# GIVEN INFORMATION

= = = = =

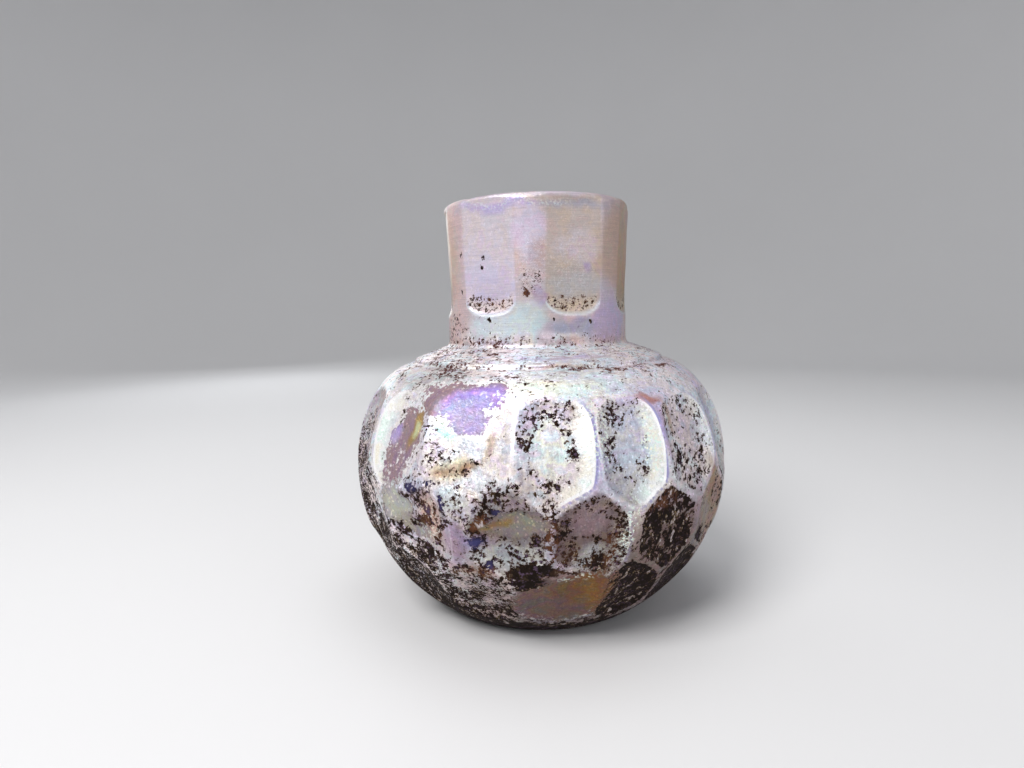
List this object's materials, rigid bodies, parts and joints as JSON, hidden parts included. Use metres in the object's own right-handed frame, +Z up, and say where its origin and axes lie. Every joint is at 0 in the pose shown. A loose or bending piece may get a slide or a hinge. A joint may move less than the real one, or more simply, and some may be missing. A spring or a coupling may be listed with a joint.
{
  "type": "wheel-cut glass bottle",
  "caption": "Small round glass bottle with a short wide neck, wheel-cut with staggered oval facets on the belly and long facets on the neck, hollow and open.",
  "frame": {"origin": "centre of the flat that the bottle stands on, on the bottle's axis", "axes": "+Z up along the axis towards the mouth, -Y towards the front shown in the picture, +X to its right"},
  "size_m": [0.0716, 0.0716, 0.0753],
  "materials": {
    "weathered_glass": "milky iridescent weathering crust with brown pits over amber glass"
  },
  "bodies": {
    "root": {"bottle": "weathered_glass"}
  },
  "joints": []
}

= = = = =

Show, from the listing above, each line that contains the word "axes".

# THE RESPONSE
List this object's materials, rigid bodies, parts and joints as JSON, hidden parts included. Use metres in the object's own right-handed frame, +Z up, and say where its origin and axes lie. Every joint is at 0 in the pose shown. A loose or bending piece may get a slide or a hinge. A joint may move less than the real one, or more simply, and some may be missing. A spring or a coupling may be listed with a joint.
  "frame": {"origin": "centre of the flat that the bottle stands on, on the bottle's axis", "axes": "+Z up along the axis towards the mouth, -Y towards the front shown in the picture, +X to its right"},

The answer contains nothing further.